The mood flows along with relatively few ups and downs, a river rushing — quiet and controlled through a deep gorge, its path already known to it but no less mythic for it. The sounds used by bandmates Adam Ohr and Patrick Lee give off the soothing aroma of experience, neither overdone nor too sparse, and are selected carefully to help sculpt the group's sonic identity that straddles dream-pop and another more ethereal, dance-y realm. Postcards From The Sun To The Moon delivers the goods consistently throughout its aural universe, but several tracks stood out to me, perhaps (guiltily) because of their catchiness. Whether synthesized or crafted organically by Roby’s voice, I would repeatedly find these little nuggets of melody lodged in my head over the past few weeks. 

“Meridian” begins in a darker, more contemplative place, the vocal verses three-dimensional as they occupy the air around them. The track opens up and is supported by bass-y warmth from beneath as Roby sings the word “meridian” comfortingly into space. There is a break and rebuild using punchy, rhythmic vocals that are gradually overlaid with the main vocal hook, bringing the track to a sophisticated close. “Ecology” is more of a tripped-out late-nighter, pulsing murkily with inertia as it patiently builds hooky synth arpeggiations and feeds off of the hypnotizing vocal performance. And “Stereo” is a summery banger in its own right, twinkling staccato synths punctuating Roby’s queen-of-pop voice as the band cruises along the Rainbow Road through a black and nurturing night.

Dawn to Dawn offer a warm breath of fresh air into the Canadian autumn with their first and surely not last full-length — Postcards From The Sun To The Moon. Give it a few listens and you won’t be putting it down any time soon. Tess Roby is one of the best artists working in Montreal right now, and it shows. Can’t wait to hear what’s next.  

- Nick Maas


Quilting

Quilting // Telephone Explosion Records

You are standing on the dusty floor of an old Catholic church. The church is in a small town, near a lake, near an ocean. There are four other people in the room, sitting in a circle, facing inwards, towards one another. The band is Quilting, and you are about to hear them perform their self-titled debut album.

The Nova Scotia band, at first glance, might not appear to be made up of folks cut from the same cloth. But nonetheless, on their debut self-titled album, the quartet stitches together their sensibilities seamlessly.
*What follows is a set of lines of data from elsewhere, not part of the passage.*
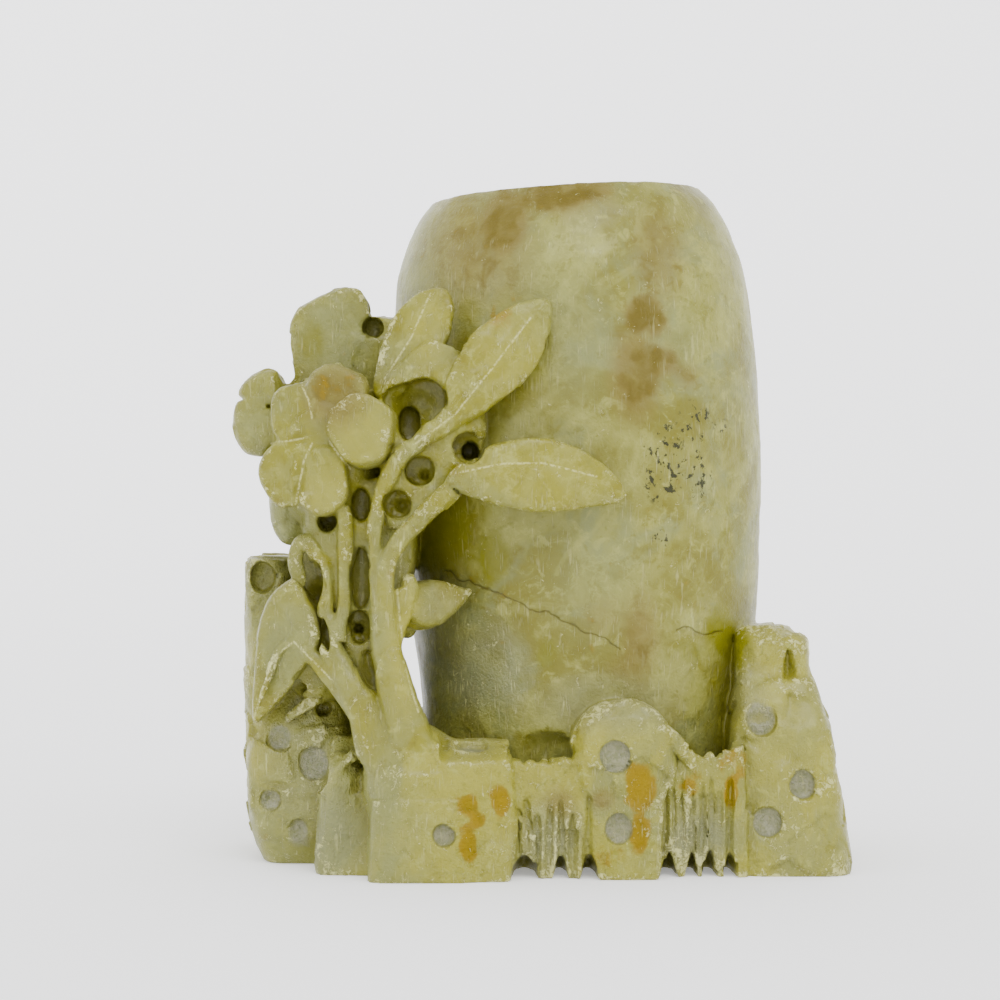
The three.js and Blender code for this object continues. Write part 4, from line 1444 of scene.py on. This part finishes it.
    def _colour(self, shop: Shop, place: Signal, mottle: Signal, grain: Signal) -> Signal:
        """Mix the stone's colours in the order that they lie over each other."""
        clouds = shop.noise(place, 22.0, 5.0, 1.2)
        veins = shop.noise(place, 10.0, 6.0, 2.0, 0.6)
        mix, mask = shop.mix, shop.attribute
        body = mix(self.body, self.olive, clouds.above(0.44, 0.6) * 0.8)
        body = mix(body, self.green, shop.noise(place, 13.0, 4.0, 0.8).above(0.48, 0.64) * 0.7)
        body = mix(body, self.pale, veins.above(0.5, 0.7) * 0.45)
        body = mix(body, self.olive, mottle.above(0.5, 0.7) * 0.6)
        leaf = mix(self.leaf, self.leaf_deep, mottle.above(0.42, 0.66) * 0.7)
        leaf = mix(leaf, self.body, veins.above(0.46, 0.62) * 0.6)
        leaf = mix(leaf, self.green, clouds.above(0.48, 0.62) * 0.45)
        tinted = mix(body, leaf, mask("leafy") * 0.9)
        rocky = mix(mix(leaf, self.straw, 0.65), self.green, clouds.above(0.45, 0.6) * 0.6)
        tinted = mix(tinted, rocky, mask("rocky") * 0.75)
        wisps = abs(shop.noise(place, 7.0, 5.0, 0.2, 0.65) - 0.5).above(0.03, 0.0)
        tinted = mix(tinted, self.pale, wisps * clouds.above(0.56, 0.42) * 0.4)
        tinted = mix(tinted, self.pale, shop.noise(place, 2.6, 4.0, 0.8, 0.65).above(0.55, 0.68) * 0.55)
        tinted = mix(tinted, self.olive, shop.noise(place, 1.9, 4.0, 0.5, 0.65).above(0.55, 0.68) * 0.55)
        tinted = mix(tinted, self.green, (mask("jade") * (0.4 + mottle)).clamp() * 0.75)
        tinted = mix(tinted, self.straw, (mask("straw") * (0.3 + mottle)).clamp() * 0.75)
        tinted = mix(tinted, self.ash, (mask("ash") * (0.5 + mottle)).clamp() * 0.8)
        moss = (mask("moss") * 1.3 + mottle - 0.6).above(0.1, 0.7)
        tinted = mix(tinted, self.moss, moss * 0.85)
        tinted = mix(tinted, self.blush, (mask("umber") * 1.3).clamp() * 0.8)
        tinted = mix(tinted, self.umber, (mask("umber") * 0.9 + 2.2 * mottle - 1.5).above(0.0, 0.7) * 0.7)
        ochre = (mask("ochre") * 1.3 + 1.8 * mottle + 0.8 * grain - 1.5).above(0.1, 0.5)
        tinted = mix(tinted, self.ochre, ochre * 0.9)
        # painted shade: hollows are darkened towards the hollow colour by the recess mask
        tinted = mix(tinted, self.hollow, (mask("painted_recess_shade") * 1.2 + 0.5 * mottle - 0.35).clamp() * 0.65)
        # painted shade in creases: the groove mask darkens them towards leaf_deep
        tinted = mix(tinted, self.leaf_deep, mask("groove") * (1 - mask("ash")) * 0.35)
        dots = shop.noise(place, 1.3, 4.0, 0.2, 0.6)
        speck = (mask("speck") * dots.above(0.55, 0.61)).above(0.2, 0.5)
        tinted = mix(tinted, self.soot, speck * 0.95)
        grit = mix(self.ash, self.chalk, shop.noise(place, 0.9, 3.0, 0.0, 0.7).above(0.38, 0.62))
        return mix(tinted, grit, mask("chalk") * (0.75 + 0.25 * grain))


# ---------------------------------------------------------------- the pieces and the studio


def mesh_of(name: str, points: Array, faces: Array) -> bpy.types.Mesh:
    """Put points in millimetres and faces into a mesh in metres."""
    mesh = bpy.data.meshes.new(name)
    corners = faces.shape[1]
    mesh.vertices.add(len(points))
    mesh.vertices.foreach_set("co", (points * METRES).astype(np.float32).ravel())
    mesh.loops.add(faces.size)
    mesh.loops.foreach_set("vertex_index", faces.ravel().astype(np.int32))
    mesh.polygons.add(len(faces))
    mesh.polygons.foreach_set("loop_start", np.arange(0, faces.size, corners, dtype=np.int32))
    mesh.update(calc_edges=True)
    return mesh


def placed(name: str, mesh: bpy.types.Mesh) -> bpy.types.Object:
    """Link a mesh into the scene as an object at the origin."""
    made = bpy.data.objects.new(name, mesh)
    bpy.context.scene.collection.objects.link(made)
    return made


@dataclass
class PenHolder:
    """The whole carving as one piece of stone."""

    voxel: float = 0.4
    vessel: Vessel = field(default_factory=Vessel)
    base: Base = field(default_factory=Base)
    branch: Branch = field(default_factory=Branch)
    finish: Soapstone = field(default_factory=Soapstone)

    def build(self, low: Array, high: Array) -> bpy.types.Object:
        """Carve the block, take its skin, wear it and dress it.

        Args:
            low: The CAD box's low corner in millimetres, which the skin stays inside.
            high: Its high corner.

        Returns:
            The finished piece.
        """
        block = StoneBlock(voxel=self.voxel)
        self.vessel.add_to(block)
        self.base.add_to(block)
        self.branch.add_to(block)
        self.base.cut_from(block)
        self.branch.cut_from(block)
        self.vessel.hollow(block)
        LOG.info("block carved: %s voxels", block.distance.size)
        points, quads = block.skin()
        points = worn(points, vertex_normals(points, quads), block)
        points = np.clip(points, low, high)
        LOG.info("skin: %s points", len(points))
        stone = self._thinned(points, quads)
        self._hold_in(stone.data, low, high)
        self._write_masks(stone.data, block)
        stone.data.materials.clear()
        stone.data.materials.append(self.finish.material())
        stone.data.shade_smooth()
        return stone

    @staticmethod
    def _thinned(points: Array, quads: Array) -> bpy.types.Object:
        """Thin the skin to TRIANGLES, which keeps its edges and thins its flats."""
        full = placed("full_skin", mesh_of("full_skin", points, quads))
        thin = full.modifiers.new("thin", "DECIMATE")
        thin.ratio = min(1.0, TRIANGLES / (2 * len(quads)))
        view = bpy.context.evaluated_depsgraph_get()
        mesh = bpy.data.meshes.new_from_object(full.evaluated_get(view))
        mesh.name = "soapstone_carving"
        bpy.data.objects.remove(full)
        return placed("soapstone_carving", mesh)

    @staticmethod
    def _hold_in(mesh: bpy.types.Mesh, low: Array, high: Array) -> None:
        """Move a mesh's points back inside a box given in millimetres."""
        flat = np.empty(3 * len(mesh.vertices), np.float32)
        mesh.vertices.foreach_get("co", flat)
        held = np.clip(flat.reshape(-1, 3), (low + 0.01) * METRES, (high - 0.01) * METRES)
        mesh.vertices.foreach_set("co", held.ravel())
        mesh.update()

    def _write_masks(self, mesh: bpy.types.Mesh, block: StoneBlock) -> None:
        """Write the weathering and painted-shade masks onto the mesh as attributes."""
        count = len(mesh.vertices)
        points, normals = np.empty(count * 3), np.empty(count * 3)
        mesh.vertices.foreach_get("co", points)
        mesh.vertex_normals.foreach_get("vector", normals)
        points, normals = points.reshape(-1, 3) / METRES, normals.reshape(-1, 3)
        for name, values in WeatheringAndPaintedShade(block, self.base).masks(points, normals).items():
            layer = mesh.attributes.new(name, "FLOAT", "POINT")
            layer.data.foreach_set("value", values.astype(np.float32))


@dataclass
class Studio:
    """The pale floor that curves up far behind, the soft lights and the camera."""

    flat: float = 900.0
    reach: float = 2600.0
    rise: float = 1700.0
    floor_grey: float = 0.9
    floor_glow: float = 0.35
    sky: float = 1.7
    sun: float = 3.9
    sun_from: Point = (0.45, -1.0, 0.85)
    sun_spread: float = 50.0  # degrees
    camera_at: Point = (-15.5, -420.0, 63.0)
    lens: float = 84.0

    def floor(self) -> None:
        """Make the floor: flat to a radius, then rising with the square of the way beyond it."""
        line = np.linspace(-self.reach, self.reach, 121)
        x, y = np.meshgrid(line, line, indexing="ij")
        beyond = np.clip(np.hypot(x, y) - self.flat, 0, None) / (self.reach - self.flat)
        points = np.stack([x, y, self.rise * beyond**2], axis=-1).reshape(-1, 3)
        corner = (np.arange(120)[:, None] * 121 + np.arange(120)[None, :]).ravel()
        mesh = mesh_of("floor", points, np.stack([corner, corner + 121, corner + 122, corner + 1], axis=-1))
        material = bpy.data.materials.new("studio_floor")
        shop = Shop(material)
        grey = (self.floor_grey, self.floor_grey, self.floor_grey * 1.01, 1.0)
        values = {"Base Color": grey, "Roughness": 0.9, "Emission Color": grey}
        values["Emission Strength"] = self.floor_glow
        shop.show(shop.node("ShaderNodeBsdfPrincipled", {}, values))
        mesh.materials.append(material)
        mesh.shade_smooth()
        placed("floor", mesh)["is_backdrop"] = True

    def light(self) -> None:
        """Hang one very broad soft light above the camera's right shoulder."""
        lamp = bpy.data.lights.new("soft_sun", "SUN")
        lamp.energy = self.sun
        lamp.angle = math.radians(self.sun_spread)
        made = bpy.data.objects.new("soft_sun", lamp)
        made.rotation_euler = Vector(self.sun_from).to_track_quat("Z", "Y").to_euler()
        bpy.context.scene.collection.objects.link(made)

    def world(self) -> None:
        """Light everything evenly from a pale sky."""
        sky = bpy.data.worlds.new("pale_sky")
        sky.use_nodes = True
        background = sky.node_tree.nodes["Background"]
        background.inputs["Color"].default_value = (1.0, 1.0, 1.0, 1.0)
        background.inputs["Strength"].default_value = self.sky
        bpy.context.scene.world = sky

    def camera(self) -> None:
        """Set the camera level with the object's middle, at the photograph's angle."""
        lens = bpy.data.cameras.new("camera")
        lens.lens = self.lens
        lens.sensor_width = 36.0
        lens.clip_start, lens.clip_end = 0.01, 20.0
        made = bpy.data.objects.new("camera", lens)
        made.location = [c * METRES for c in self.camera_at]
        made.rotation_euler = (math.pi / 2, 0, 0)
        bpy.context.scene.collection.objects.link(made)
        bpy.context.scene.camera = made

    def build(self) -> None:
        """Set up the floor, world, lights and camera."""
        self.floor()
        self.world()
        self.light()
        self.camera()


def main() -> None:
    """Load the frame, build the studio and the pen holder inside the frame's box, and log the stone's faces."""
    logging.basicConfig(level=logging.INFO, format="%(name)s: %(message)s")
    for item in list(bpy.data.objects):
        bpy.data.objects.remove(item)
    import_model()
    cad_box = [[float(c) for c in corner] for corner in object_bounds()]
    Studio().build()
    low, high = (np.array(corner) / METRES for corner in cad_box)
    holder = PenHolder(voxel=0.36)
    stone = holder.build(low, high)
    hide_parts(NODE)
    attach(stone, "root")
    LOG.info("%s: %s faces", stone.name, len(stone.data.polygons))


if __name__ == "__main__":
    main()
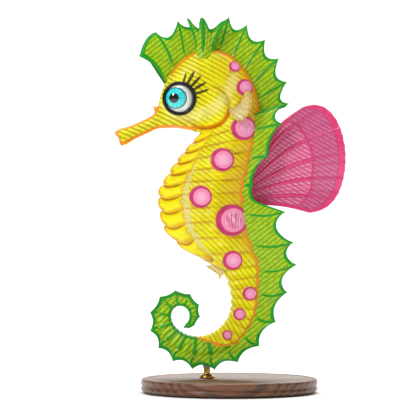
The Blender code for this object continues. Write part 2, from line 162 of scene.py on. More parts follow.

Composed of four performers— Kim Barlow, Brian Borcherdt, Màiri Chambeul, Sahara Jane Nasr— the group patiently layers their spacious, virtuosic explorations, woven together to be every bit as lovingly textured as their name would suggest.

A ghostly sound, barely audible, introduces us to the mysterious pastoral landscape of Quilting, and Chambeul’s fluttery harp arpeggios are met with the weeping swells of Nasr’s beautiful sārangī on “Streaming”. The springy articulations of the mouth harp drone and jab as strings pluck and scrape at the contours of “Tambora Sisters,” and metallic feedback roars right to the brink of losing control. By the closing movement of “Two Suns,” every instrument appears stretched to its limit, the very nature of their construction brought to question as they are plucked, hammered, and coaxed into life by their players.

More than sound for the sake of sound, the performers are clear in their emotional investment in the making of this album, as Brian Borcherdt describes: “We were sort of quilting: four corners of fabric, texture, sewing threads, telling a story, all making one complete piece while drinking a few beers. We could've also called it ‘Therapy’.” The members were brought together as a result of the pandemic, away from the noise of the city, and found in each other’s company a common language to express this togetherness. This intimacy is palpable in the music, and it is ultimately what invites you to come back again, to lean a little closer, listen a little deeper. There is always more to hear.